The foundation has also helped Tiffany push ahead of the pack in some environmental and social causes. ‘It's always good to be a little bit ahead of the curve so we can show that we are innovative in the projects that we support,' says Kellogg. ‘We're out there ahead of most and many.' She points out that coral conservation is a good example of a cause that benefits the environment and the company. ‘We want to protect the coral itself, but also without healthy coral reefs, you can't have healthy oceans or healthy pearls. And pearls are a big part of our business.'

Innovest's Lee says that another way in which Tiffany is ahead of its competitors is the savvy way in which it tackles future environmental or social concerns head on, and publicises its position. The company recently hosted a screening in Manhattan of Red Gold, the acclaimed documentary film about the attempt by Pebble Limited Partnership to build North America's largest copper and gold mine in the Alaskan Wilderness. If it goes ahead, the project could cause widespread pollution and destroy the local salmon fishing industry.

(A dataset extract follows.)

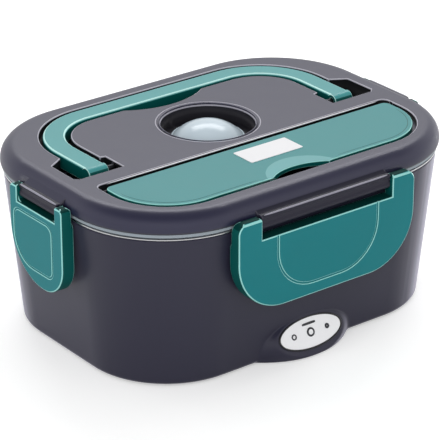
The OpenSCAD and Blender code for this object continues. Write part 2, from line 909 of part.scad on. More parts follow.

After the screening, Kowalski pledged that Tiffany would never source gold from the mine and urged other jewellers to do the same.

Tiffany says its affluent customers expect these efforts, but is completely sustainable jewellery really an important issue for consumers?  Lee says that it is becoming more so. ‘It's not front and centre with consumers in the same way that, for example, organic food is, but we believe it will be over the next few years.' She points out that Walmart, which is the biggest jewellery retailer in the US, has just launched a line of environmentally-conscious jewellery produced with 100 per cent traceable gold and silver, which indicates growing interest from more mainstream consumers.

If the world's biggest retailer is already on the bandwagon, it can only be good news for Kowalski's quest to galvanise other jewellers, retailers and fashion designers into action.